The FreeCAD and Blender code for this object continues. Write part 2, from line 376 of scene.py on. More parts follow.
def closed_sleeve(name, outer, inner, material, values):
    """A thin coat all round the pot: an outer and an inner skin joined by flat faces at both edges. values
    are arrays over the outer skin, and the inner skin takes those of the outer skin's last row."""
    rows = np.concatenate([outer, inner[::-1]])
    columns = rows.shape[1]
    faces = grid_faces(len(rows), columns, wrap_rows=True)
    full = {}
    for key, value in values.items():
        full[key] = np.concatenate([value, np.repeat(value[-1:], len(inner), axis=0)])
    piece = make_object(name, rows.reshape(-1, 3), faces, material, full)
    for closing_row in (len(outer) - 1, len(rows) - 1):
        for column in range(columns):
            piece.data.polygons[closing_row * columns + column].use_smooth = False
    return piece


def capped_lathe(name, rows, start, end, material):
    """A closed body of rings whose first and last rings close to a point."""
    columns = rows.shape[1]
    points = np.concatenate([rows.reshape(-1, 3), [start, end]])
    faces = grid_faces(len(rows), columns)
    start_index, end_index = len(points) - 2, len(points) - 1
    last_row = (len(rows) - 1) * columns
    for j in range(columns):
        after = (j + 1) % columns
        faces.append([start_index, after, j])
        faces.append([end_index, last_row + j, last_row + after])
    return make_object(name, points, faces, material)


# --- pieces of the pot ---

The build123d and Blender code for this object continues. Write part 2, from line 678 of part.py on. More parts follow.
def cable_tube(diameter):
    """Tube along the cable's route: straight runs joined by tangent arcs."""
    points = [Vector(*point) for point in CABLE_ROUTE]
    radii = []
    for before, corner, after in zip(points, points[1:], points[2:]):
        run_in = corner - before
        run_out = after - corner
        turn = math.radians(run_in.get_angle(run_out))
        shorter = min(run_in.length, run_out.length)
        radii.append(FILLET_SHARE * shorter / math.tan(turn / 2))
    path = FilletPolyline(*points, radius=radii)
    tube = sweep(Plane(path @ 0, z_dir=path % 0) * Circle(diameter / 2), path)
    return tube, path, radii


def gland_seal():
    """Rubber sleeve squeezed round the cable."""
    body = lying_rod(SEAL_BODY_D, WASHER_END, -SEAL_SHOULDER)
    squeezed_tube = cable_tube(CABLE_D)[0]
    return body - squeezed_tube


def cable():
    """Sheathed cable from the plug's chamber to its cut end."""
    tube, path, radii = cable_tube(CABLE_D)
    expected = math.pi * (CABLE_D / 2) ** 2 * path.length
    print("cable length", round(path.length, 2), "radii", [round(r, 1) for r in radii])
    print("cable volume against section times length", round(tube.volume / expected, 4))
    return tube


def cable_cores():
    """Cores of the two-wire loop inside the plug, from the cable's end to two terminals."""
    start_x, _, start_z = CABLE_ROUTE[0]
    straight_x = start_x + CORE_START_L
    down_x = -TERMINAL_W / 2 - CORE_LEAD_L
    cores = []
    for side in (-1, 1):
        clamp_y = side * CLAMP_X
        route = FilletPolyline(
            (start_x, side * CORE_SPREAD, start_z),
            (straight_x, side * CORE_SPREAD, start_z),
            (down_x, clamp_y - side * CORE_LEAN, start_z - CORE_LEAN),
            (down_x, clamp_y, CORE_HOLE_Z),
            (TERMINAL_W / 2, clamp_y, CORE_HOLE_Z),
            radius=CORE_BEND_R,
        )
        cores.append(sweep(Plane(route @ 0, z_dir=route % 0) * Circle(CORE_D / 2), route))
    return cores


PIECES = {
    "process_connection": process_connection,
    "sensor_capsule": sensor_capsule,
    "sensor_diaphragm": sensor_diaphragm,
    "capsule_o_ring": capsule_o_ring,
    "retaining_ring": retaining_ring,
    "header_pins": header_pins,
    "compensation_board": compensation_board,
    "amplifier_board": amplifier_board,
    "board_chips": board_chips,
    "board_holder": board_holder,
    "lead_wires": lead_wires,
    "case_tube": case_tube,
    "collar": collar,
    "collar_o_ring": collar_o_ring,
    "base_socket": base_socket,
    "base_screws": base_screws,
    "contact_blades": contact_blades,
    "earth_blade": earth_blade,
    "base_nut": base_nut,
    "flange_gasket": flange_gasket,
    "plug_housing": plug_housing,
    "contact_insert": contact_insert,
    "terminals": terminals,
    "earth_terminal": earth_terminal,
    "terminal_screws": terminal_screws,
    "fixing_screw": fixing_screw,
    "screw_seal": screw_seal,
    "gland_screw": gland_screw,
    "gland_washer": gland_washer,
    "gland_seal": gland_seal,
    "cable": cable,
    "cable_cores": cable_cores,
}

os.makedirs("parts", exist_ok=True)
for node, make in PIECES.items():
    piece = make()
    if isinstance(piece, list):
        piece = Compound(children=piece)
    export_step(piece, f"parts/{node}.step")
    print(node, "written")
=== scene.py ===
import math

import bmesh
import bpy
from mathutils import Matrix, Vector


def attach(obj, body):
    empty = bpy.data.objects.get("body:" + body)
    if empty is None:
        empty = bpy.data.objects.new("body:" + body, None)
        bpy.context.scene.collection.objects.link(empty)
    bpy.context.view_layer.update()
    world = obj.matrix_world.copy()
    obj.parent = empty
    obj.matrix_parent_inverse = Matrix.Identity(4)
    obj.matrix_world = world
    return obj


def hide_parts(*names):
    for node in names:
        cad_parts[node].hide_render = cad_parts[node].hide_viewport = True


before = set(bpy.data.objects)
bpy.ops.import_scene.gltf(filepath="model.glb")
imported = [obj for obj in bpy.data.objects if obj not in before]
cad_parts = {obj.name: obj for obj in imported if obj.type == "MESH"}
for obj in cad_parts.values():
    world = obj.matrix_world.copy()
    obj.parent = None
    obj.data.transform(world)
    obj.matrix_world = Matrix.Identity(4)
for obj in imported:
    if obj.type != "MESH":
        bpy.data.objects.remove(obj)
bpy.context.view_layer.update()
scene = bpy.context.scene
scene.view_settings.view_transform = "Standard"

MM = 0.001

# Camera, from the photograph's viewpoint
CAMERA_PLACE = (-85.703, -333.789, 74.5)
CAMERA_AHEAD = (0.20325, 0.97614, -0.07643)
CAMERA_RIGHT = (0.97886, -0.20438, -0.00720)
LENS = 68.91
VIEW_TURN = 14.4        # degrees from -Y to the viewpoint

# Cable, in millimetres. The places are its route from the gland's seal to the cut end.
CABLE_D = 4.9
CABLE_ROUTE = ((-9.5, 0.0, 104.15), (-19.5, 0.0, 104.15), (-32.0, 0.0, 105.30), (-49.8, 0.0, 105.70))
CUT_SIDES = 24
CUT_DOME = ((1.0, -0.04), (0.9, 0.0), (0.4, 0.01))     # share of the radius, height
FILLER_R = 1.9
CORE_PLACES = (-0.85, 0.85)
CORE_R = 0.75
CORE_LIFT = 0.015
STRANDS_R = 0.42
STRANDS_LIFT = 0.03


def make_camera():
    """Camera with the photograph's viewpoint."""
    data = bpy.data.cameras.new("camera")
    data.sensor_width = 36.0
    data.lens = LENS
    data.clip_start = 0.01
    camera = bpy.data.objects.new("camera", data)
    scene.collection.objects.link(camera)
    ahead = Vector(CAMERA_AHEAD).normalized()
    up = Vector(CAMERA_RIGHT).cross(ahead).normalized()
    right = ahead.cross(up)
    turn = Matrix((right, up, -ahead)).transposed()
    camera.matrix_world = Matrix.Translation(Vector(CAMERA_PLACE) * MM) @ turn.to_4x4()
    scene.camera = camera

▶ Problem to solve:
Output the records verbatim, from the first line to the last.

▶ Completed exercise:
The FreeCAD and Blender code for this object continues. Write part 2, from line 376 of scene.py on. More parts follow.
def closed_sleeve(name, outer, inner, material, values):
    """A thin coat all round the pot: an outer and an inner skin joined by flat faces at both edges. values
    are arrays over the outer skin, and the inner skin takes those of the outer skin's last row."""
    rows = np.concatenate([outer, inner[::-1]])
    columns = rows.shape[1]
    faces = grid_faces(len(rows), columns, wrap_rows=True)
    full = {}
    for key, value in values.items():
        full[key] = np.concatenate([value, np.repeat(value[-1:], len(inner), axis=0)])
    piece = make_object(name, rows.reshape(-1, 3), faces, material, full)
    for closing_row in (len(outer) - 1, len(rows) - 1):
        for column in range(columns):
            piece.data.polygons[closing_row * columns + column].use_smooth = False
    return piece


def capped_lathe(name, rows, start, end, material):
    """A closed body of rings whose first and last rings close to a point."""
    columns = rows.shape[1]
    points = np.concatenate([rows.reshape(-1, 3), [start, end]])
    faces = grid_faces(len(rows), columns)
    start_index, end_index = len(points) - 2, len(points) - 1
    last_row = (len(rows) - 1) * columns
    for j in range(columns):
        after = (j + 1) % columns
        faces.append([start_index, after, j])
        faces.append([end_index, last_row + j, last_row + after])
    return make_object(name, points, faces, material)


# --- pieces of the pot ---

The build123d and Blender code for this object continues. Write part 2, from line 678 of part.py on. More parts follow.
def cable_tube(diameter):
    """Tube along the cable's route: straight runs joined by tangent arcs."""
    points = [Vector(*point) for point in CABLE_ROUTE]
    radii = []
    for before, corner, after in zip(points, points[1:], points[2:]):
        run_in = corner - before
        run_out = after - corner
        turn = math.radians(run_in.get_angle(run_out))
        shorter = min(run_in.length, run_out.length)
        radii.append(FILLET_SHARE * shorter / math.tan(turn / 2))
    path = FilletPolyline(*points, radius=radii)
    tube = sweep(Plane(path @ 0, z_dir=path % 0) * Circle(diameter / 2), path)
    return tube, path, radii


def gland_seal():
    """Rubber sleeve squeezed round the cable."""
    body = lying_rod(SEAL_BODY_D, WASHER_END, -SEAL_SHOULDER)
    squeezed_tube = cable_tube(CABLE_D)[0]
    return body - squeezed_tube


def cable():
    """Sheathed cable from the plug's chamber to its cut end."""
    tube, path, radii = cable_tube(CABLE_D)
    expected = math.pi * (CABLE_D / 2) ** 2 * path.length
    print("cable length", round(path.length, 2), "radii", [round(r, 1) for r in radii])
    print("cable volume against section times length", round(tube.volume / expected, 4))
    return tube


def cable_cores():
    """Cores of the two-wire loop inside the plug, from the cable's end to two terminals."""
    start_x, _, start_z = CABLE_ROUTE[0]
    straight_x = start_x + CORE_START_L
    down_x = -TERMINAL_W / 2 - CORE_LEAD_L
    cores = []
    for side in (-1, 1):
        clamp_y = side * CLAMP_X
        route = FilletPolyline(
            (start_x, side * CORE_SPREAD, start_z),
            (straight_x, side * CORE_SPREAD, start_z),
            (down_x, clamp_y - side * CORE_LEAN, start_z - CORE_LEAN),
            (down_x, clamp_y, CORE_HOLE_Z),
            (TERMINAL_W / 2, clamp_y, CORE_HOLE_Z),
            radius=CORE_BEND_R,
        )
        cores.append(sweep(Plane(route @ 0, z_dir=route % 0) * Circle(CORE_D / 2), route))
    return cores


PIECES = {
    "process_connection": process_connection,
    "sensor_capsule": sensor_capsule,
    "sensor_diaphragm": sensor_diaphragm,
    "capsule_o_ring": capsule_o_ring,
    "retaining_ring": retaining_ring,
    "header_pins": header_pins,
    "compensation_board": compensation_board,
    "amplifier_board": amplifier_board,
    "board_chips": board_chips,
    "board_holder": board_holder,
    "lead_wires": lead_wires,
    "case_tube": case_tube,
    "collar": collar,
    "collar_o_ring": collar_o_ring,
    "base_socket": base_socket,
    "base_screws": base_screws,
    "contact_blades": contact_blades,
    "earth_blade": earth_blade,
    "base_nut": base_nut,
    "flange_gasket": flange_gasket,
    "plug_housing": plug_housing,
    "contact_insert": contact_insert,
    "terminals": terminals,
    "earth_terminal": earth_terminal,
    "terminal_screws": terminal_screws,
    "fixing_screw": fixing_screw,
    "screw_seal": screw_seal,
    "gland_screw": gland_screw,
    "gland_washer": gland_washer,
    "gland_seal": gland_seal,
    "cable": cable,
    "cable_cores": cable_cores,
}

os.makedirs("parts", exist_ok=True)
for node, make in PIECES.items():
    piece = make()
    if isinstance(piece, list):
        piece = Compound(children=piece)
    export_step(piece, f"parts/{node}.step")
    print(node, "written")
=== scene.py ===
import math

import bmesh
import bpy
from mathutils import Matrix, Vector


def attach(obj, body):
    empty = bpy.data.objects.get("body:" + body)
    if empty is None:
        empty = bpy.data.objects.new("body:" + body, None)
        bpy.context.scene.collection.objects.link(empty)
    bpy.context.view_layer.update()
    world = obj.matrix_world.copy()
    obj.parent = empty
    obj.matrix_parent_inverse = Matrix.Identity(4)
    obj.matrix_world = world
    return obj


def hide_parts(*names):
    for node in names:
        cad_parts[node].hide_render = cad_parts[node].hide_viewport = True


before = set(bpy.data.objects)
bpy.ops.import_scene.gltf(filepath="model.glb")
imported = [obj for obj in bpy.data.objects if obj not in before]
cad_parts = {obj.name: obj for obj in imported if obj.type == "MESH"}
for obj in cad_parts.values():
    world = obj.matrix_world.copy()
    obj.parent = None
    obj.data.transform(world)
    obj.matrix_world = Matrix.Identity(4)
for obj in imported:
    if obj.type != "MESH":
        bpy.data.objects.remove(obj)
bpy.context.view_layer.update()
scene = bpy.context.scene
scene.view_settings.view_transform = "Standard"

MM = 0.001

# Camera, from the photograph's viewpoint
CAMERA_PLACE = (-85.703, -333.789, 74.5)
CAMERA_AHEAD = (0.20325, 0.97614, -0.07643)
CAMERA_RIGHT = (0.97886, -0.20438, -0.00720)
LENS = 68.91
VIEW_TURN = 14.4        # degrees from -Y to the viewpoint

# Cable, in millimetres. The places are its route from the gland's seal to the cut end.
CABLE_D = 4.9
CABLE_ROUTE = ((-9.5, 0.0, 104.15), (-19.5, 0.0, 104.15), (-32.0, 0.0, 105.30), (-49.8, 0.0, 105.70))
CUT_SIDES = 24
CUT_DOME = ((1.0, -0.04), (0.9, 0.0), (0.4, 0.01))     # share of the radius, height
FILLER_R = 1.9
CORE_PLACES = (-0.85, 0.85)
CORE_R = 0.75
CORE_LIFT = 0.015
STRANDS_R = 0.42
STRANDS_LIFT = 0.03


def make_camera():
    """Camera with the photograph's viewpoint."""
    data = bpy.data.cameras.new("camera")
    data.sensor_width = 36.0
    data.lens = LENS
    data.clip_start = 0.01
    camera = bpy.data.objects.new("camera", data)
    scene.collection.objects.link(camera)
    ahead = Vector(CAMERA_AHEAD).normalized()
    up = Vector(CAMERA_RIGHT).cross(ahead).normalized()
    right = ahead.cross(up)
    turn = Matrix((right, up, -ahead)).transposed()
    camera.matrix_world = Matrix.Translation(Vector(CAMERA_PLACE) * MM) @ turn.to_4x4()
    scene.camera = camera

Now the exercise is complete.